Charlotte revealed this to an old servant just before she died that same year at the early age of 27. According to her wish she was buried in the village Churchyard close beside the porch. It was not very long after this that the Verger noticed an unusual tree growing at the head of Charlotte’s grave. It turned out to be a tropical Palm.
Some years later one of the survivors who had buried Jonah on the shores of Kandavu made his way to Ingoldmells in search of any relatives of his ship-mate. So he learned the story of the young lovers, and was taken to see Charlotte’s grave and the lonely Palm growing over it. “Strange “, he said, ” we planted a Palm at the head of Jonah’s grave, but it never grew “.
The graves of Charlotte and Jonah have long since disappeared swept by the winds from the North Sea and the Pacific Ocean. But the lonely Palm still stands for all to see in Ingoldmells churchyard, a living memorial with its evergreen leaves and a symbol of the eternal love of true lovers.
If we should need an epitaph to inscribe on the Palm we should do well to turn to the prophet Jeremiah, chapter 31 verse 3, “I have loved thee with an everlasting love “.
Articles in the local newspapers when the palm tree blew down in 1990:
A piece of Ingoldmells’ heritage disappeared in this week’s storms when the palm tree in the village’s churchyard was felled by the strong winds.
The palm tree is believed to have been part of the Ingoldmells scene for 150 years.

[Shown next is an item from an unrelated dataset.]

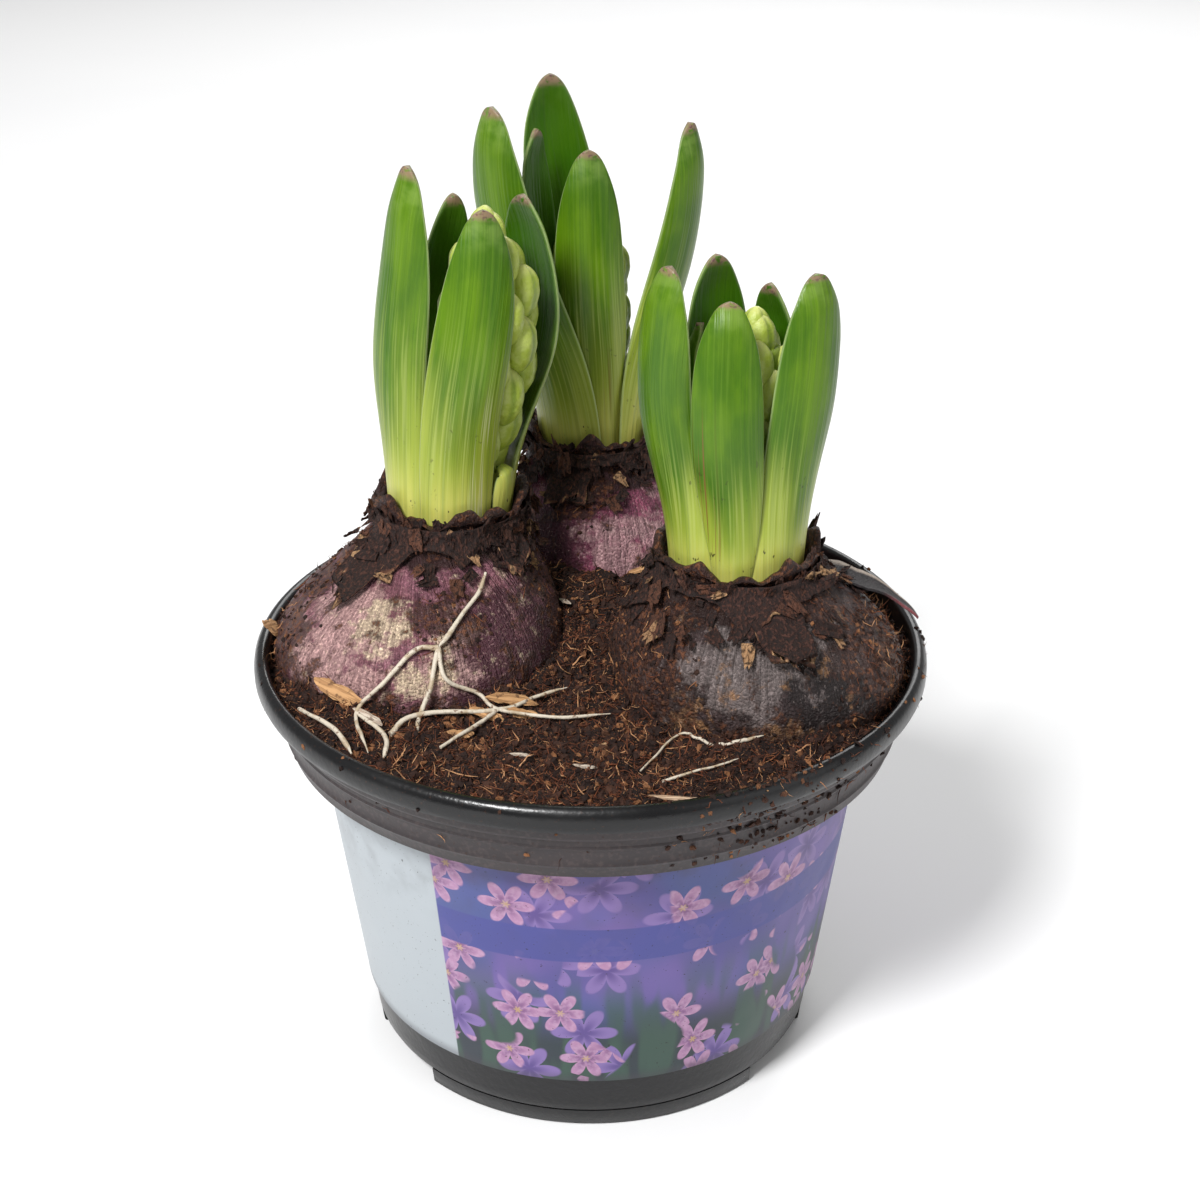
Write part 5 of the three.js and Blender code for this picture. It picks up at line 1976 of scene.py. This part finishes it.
@dataclass
class BarkChips:
    """Splinters of bark and wood that lie on the soil and the rim."""

    # Each is x, y, height over the soil, turn in degrees, tilt, length, width and tone.
    chips: tuple = (
        (-61.3, -3.0, 6.2, 82, 48, 8.0, 4.0, 0.5),
        (-46.5, -25.5, 1.6, -18, 42, 8.6, 2.9, 0.1),
        (-40.6, -30.2, 1.1, -32, 25, 5.8, 1.6, 0.85),
        (-14.6, -25.6, 1.6, 22, 40, 9.5, 2.2, 0.3),
        (-18.8, -29.6, 1.2, -8, 35, 6.0, 2.0, 0.15),
        (-12.6, -28.4, 1.3, 4, 30, 5.0, 2.2, 0.25),
        (-23.5, -35.8, 0.7, 10, 20, 4.2, 1.8, 0.25),
        (-5.0, 4.9, 0.8, 118, 10, 3.6, 1.6, 0.95),
        (-12.5, -43.6, 0.6, -8, 4, 3.4, 0.9, 0.9),
        (-1.0, -47.3, 0.6, -12, 4, 3.8, 1.0, 0.95),
        (15.2, -60.2, 2.2, -6, 2, 9.5, 1.3, 0.7),
        (26.5, -57.0, 1.2, 20, -12, 6.0, 1.0, 0.6),
        (31.0, -54.8, 1.4, 70, 30, 4.6, 0.9, 0.1),
        (2.5, -38.6, 0.5, 30, 3, 3.4, 0.8, 0.6),
        (10.5, 15.0, 0.9, 40, 10, 6.5, 2.0, 0.2),
        (-18.5, 38.0, 0.8, 80, 6, 7.5, 2.2, 0.3),
        (34.0, 27.0, 0.8, -40, 5, 7.0, 2.0, 0.4),
        (45.0, 20.5, 0.7, 10, 5, 5.0, 1.4, 0.8),
        (-40.0, 38.5, 0.8, 20, 6, 8.5, 2.4, 0.1),
    )
    kinds: int = 5

    @staticmethod
    def splinter(kind: int) -> Body:
        """A ragged splinter, 2 long along X and 2 wide along Y."""
        rng = np.random.default_rng(120 + kind)
        t = np.linspace(-1, 1, 9)[:, None]
        edge = (1 - 0.55 * np.abs(t) ** 5) * (1 + 0.07 * rng.normal(size=t.shape))
        skew = 0.08 * rng.normal(size=t.shape)
        turn = circle(10)[None]
        y = np.cos(turn) * edge + skew
        z = np.sign(np.sin(turn)) * np.abs(np.sin(turn)) ** 0.6 * 0.16 * (1.2 - np.abs(t)) + 0.1 * t**2
        rings = np.stack([np.broadcast_to(t, y.shape) * (1 + 0.2 * np.cos(turn + kind)), y, z], -1)
        grain = np.stack([rings[..., 1] * 2, rings[..., 0] * 4, rings[..., 2]], -1)
        return tube(rings, {"grain_at": grain})

    def build(self, builds: NodeBuilds, finish: Material) -> Object:
        """The splinters as one piece."""
        spots, soil = Spots(), PottingSoil()
        for i, (x, y, over, turn, tilt, length, width, tone) in enumerate(self.chips):
            z = float(soil.surface(np.array([x]), np.array([y]))[0]) + over
            euler = tuple(math.radians(angle) for angle in (tilt, tilt / 2, turn))
            size = (length / 2, width / 2, 1.3 + width / 6)
            spots.add(np.array([x, y, z]), i % self.kinds, euler, size, tone)
        kinds = collection_of("splinter_kinds", self.splinter, self.kinds, soft=False)
        return attach(builds.place(spots, "bark_chips", kinds, finish), "potting_soil")


@dataclass
class LooseRoots:
    """White roots that lie over the left bulb and the soil."""

    radius: float = 0.5
    lift: float = 0.75
    per_span: int = 14
    sides: int = 10

    def on_bulb(self, angle: float, z: float) -> Array:
        """A point just off the left bulb's skin."""
        return Bulb(LEFT).point(np.array(math.radians(angle)), np.array(z), self.radius + self.lift)

    def on_soil(self, x: float, y: float, lift: float | None = None) -> Array:
        """A point just above the soil."""
        height = SOIL.height(np.array(x), np.array(y)) + self.radius + (self.lift if lift is None else lift)
        return np.array([x, y, float(height)])

    def routes(self) -> dict[str, list[tuple[list[Array], float, float]]]:
        """Each node's strands: its points, and how thick it starts and ends."""
        bulb, soil = self.on_bulb, self.on_soil
        fork, crossing, bend = bulb(277.5, 93.3), soil(-16.6, -28.6), soil(-42.9, -29.2)
        right_end, back_end = (soil(-5.6, -31), soil(3.6, -29, 0.1)), (soil(-10.3, -22.5), soil(-4.4, -20))
        stray_end, tail = (soil(-46, -36.5), soil(-42.6, -41.6, -0.2)), (soil(23.5, -40.6), soil(31.4, -38.8))
        return {
            "roots_left": [
                ([bulb(300, 102.5), bulb(295.7, 100.2), bulb(286, 97), fork], 0.6, 1.1),
                ([fork, bulb(268, 93), bulb(259.4, 88.3), bend, soil(-39.5, -43, 0)], 1.0, 0.7),
                ([fork, bulb(277.4, 87.5), soil(-31, -30), soil(-31.2, -35.5, -0.2)], 1.0, 0.85),
                ([fork, bulb(283, 88.5), bulb(295.5, 85.2), crossing, *right_end], 0.9, 0.6),
                ([soil(-36.2, -35.5, 0.2), soil(-31.5, -31), crossing, *back_end], 1.1, 0.6),
                ([soil(-26.8, -41, 0.2), soil(-21.8, -35), crossing], 0.6, 0.85),
                ([bend, soil(-37.2, -36.5), soil(-36.7, -44, -0.2)], 0.8, 0.95),
            ],
            "root_stray": [([soil(-53.6, -26.8), soil(-50.6, -31.4), *stray_end], 0.7, 1.05)],
            "root_right_1": [([soil(8.7, -48, 0), soil(15.4, -37.4), soil(19, -39.2), *tail], 0.35, 0.75)],
            "root_right_2": [([soil(12.4, -52.1, 0.1), soil(19.1, -50.4), soil(26, -46.6)], 0.6, 0.35)],
        }

    def line(self, points: list[Array], thin: float, thick: float) -> Body:
        """One strand as a line with a smooth bend at each point and a slight wander.

        Args:
            points: the points that it passes.
            thin: its thickness at the start, in the roots' own radius.
            thick: its thickness at the end.

        Returns:
            The line, which keeps its radius on its points.
        """
        ends = [2 * points[0] - points[1], *points, 2 * points[-1] - points[-2]]
        path = []
        t = np.linspace(0, 1, self.per_span, endpoint=False)[:, None]
        for a, b, c, d in zip(ends, ends[1:], ends[2:], ends[3:]):
            square, cube = 2 * a - 5 * b + 4 * c - d, 3 * b - a - 3 * c + d
            path.append(0.5 * (2 * b + (c - a) * t + square * t**2 + cube * t**3))
        path = np.concatenate([*path, ends[-2][None]])
        share = np.linspace(0, 1, len(path))
        wander = np.stack([lumpiness(path, 4, i, 2) for i in range(3)], -1) * [0.35, 0.35, 0.12]
        path = path + wander * smooth(share / 0.1)[:, None] * smooth((1 - share) / 0.1)[:, None]
        resting = PottingSoil().surface(path[:, 0], path[:, 1]) + 0.7 * self.radius
        path[3:-3, 2] = np.maximum(path[3:-3, 2], resting[3:-3])
        size = mix(thin, thick, share) * self.radius * (1 + 0.12 * lumpiness(path, 2.5, 9))
        size = size * mix(0.3, 1, smooth((1 - share) / 0.12))
        return Body(path, [[i, i + 1] for i in range(len(path) - 1)], {"thick": size * MM})

    def build(self, builds: NodeBuilds, finish: Material) -> None:
        """The roots, standing for their nodes."""
        for node, strands in self.routes().items():
            host = joined([self.line(*strand) for strand in strands]).made(node + "_lines")
            piece = builds.run(builds.strand, host, f"loose_{node}", Material=finish, Sides=self.sides)
            attach(piece, "root_white", node)


# The studio


@dataclass
class Studio:
    """The photograph's camera, a plain white floor and soft lights. Places are in metres."""

    eye: tuple[float, float, float] = (0.0, -0.37896, 0.2832)
    aim: tuple[float, float, float] = (0.00185, 0.00477, 0.0892)
    lens: float = 66.0
    floor_size: float = 12.0
    surround: float = 0.34  # strength of the white surround
    lit: tuple[float, float, float] = (0.0, 0.0, 0.09)  # what the lamps are turned to
    # Each lamp is a name, a place, the side of its square and its power in watts.
    lamps: tuple = (
        ("key", (-0.45, -0.7, 1.0), 0.3, 17),
        ("fill", (0.9, -0.5, 0.6), 0.8, 1.6),
        ("behind", (0.2, 0.9, 0.8), 0.7, 6),
    )

    def aimed(self, data: bpy.types.ID, place: tuple, aim: tuple) -> Object:
        """A camera or a lamp at a place.

        Args:
            data: the camera or the lamp.
            place: where it stands.
            aim: the point that it is turned to.

        Returns:
            Its object in the scene.
        """
        thing = bpy.data.objects.new(data.name, data)
        thing.location, thing.rotation_mode = place, "QUATERNION"
        thing.rotation_quaternion = (Vector(aim) - Vector(place)).to_track_quat("-Z", "Y")
        bpy.context.scene.collection.objects.link(thing)
        return thing

    def camera(self) -> None:
        """The camera at the photograph's place."""
        data = bpy.data.cameras.new("camera")
        data.lens, data.sensor_width = self.lens, 36.0
        data.clip_start, data.clip_end = 0.01, 50.0
        bpy.context.scene.camera = self.aimed(data, self.eye, self.aim)

    def floor(self, finish: Material) -> None:
        """The floor, just under the pot's foot."""
        half = self.floor_size / 2 / MM
        corners = np.array([[-half, -half, 0], [half, -half, 0], [half, half, 0], [-half, half, 0]], float)
        Body(corners, [[0, 1, 2, 3]]).made("floor", finish, soft=False)

    def lights(self) -> None:
        """A white surround, a key from the upper left front, a fill and a light from behind."""
        world = bpy.data.worlds.new("surround")
        world.use_nodes = True
        background = world.node_tree.nodes["Background"]
        background.inputs[0].default_value = (1, 1, 1, 1)
        background.inputs[1].default_value = self.surround
        bpy.context.scene.world = world
        for name, place, size, power in self.lamps:
            data = bpy.data.lights.new(name, "AREA")
            data.energy, data.size = power, size
            self.aimed(data, place, self.lit)
        bpy.context.scene.view_settings.view_transform = "Standard"
        bpy.context.scene.view_settings.look = "None"

    def build(self, finish: Material) -> None:
        """The whole studio."""
        self.camera()
        self.floor(finish)
        self.lights()


@dataclass
class Finishes:
    """Every material of the scene, made once."""

    leaf: Material = field(default_factory=WaxyLeaf().made)
    bud: Material = field(default_factory=ScapeBud().made)
    torn: Material = field(default_factory=TornTunic().made)
    flake: Material = field(default_factory=PeeledFlake().made)
    root: Material = field(default_factory=FreshRoot().made)
    soil: Material = field(default_factory=PeatSoil().made)
    fibre: Material = field(default_factory=PeatBits().made)
    crumb: Material = field(default_factory=PeatBits.crumbs)
    bark: Material = field(default_factory=BarkChip().made)
    pot: Material = field(default_factory=BlackPlastic().made)
    film: Material = field(default_factory=PrintedFilm().made)
    floor: Material = field(default_factory=PaleFloor().made)
    tunics: dict[BulbKind, Material] = field(default_factory=PaperyTunic.of_each_kind)


def main() -> None:
    """Builds the studio, the pot, the soil, the plants and the loose roots."""
    logging.basicConfig(level=logging.INFO, format="%(message)s")
    finishes = Finishes()
    builds = NodeBuilds()
    Studio().build(finishes.floor)
    NurseryPot().build(finishes.pot)
    LabelBand().build(finishes.film)
    PottingSoil().build(builds, finishes)
    BarkChips().build(builds, finishes.bark)
    buds = collection_of("bud_kinds", FlowerSpike(LEFT).bud, FlowerSpike.kinds)
    shreds = collection_of("shred_kinds", TornCollar.shred, TornCollar.kinds, soft=False)
    for plant in (LEFT, RIGHT, BACK):
        Bulb(plant).build(finishes)
        TornCollar(plant).build(builds, shreds, finishes.torn)
        FlowerSpike(plant).build(builds, buds, finishes.bud)
        for i, leaf in enumerate(plant.leaves):
            Leaf(plant, leaf, i + 1).build(finishes.leaf)
    SprungFlake().build(finishes.flake)
    LooseRoots().build(builds, finishes.root)


if __name__ == "__main__":
    main()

Source: Skegness News 28th February 1990
Kew Gardens’ description of the palm tree at Ingoldmells Parish Church as being a ‘pure phenomonen’ took on a new meaning when locals replanted it after recent high winds had blown it out of the ground,
Local firms and residents performed the delicate operation of replanting the tree which has stood outside the church for over 100 years.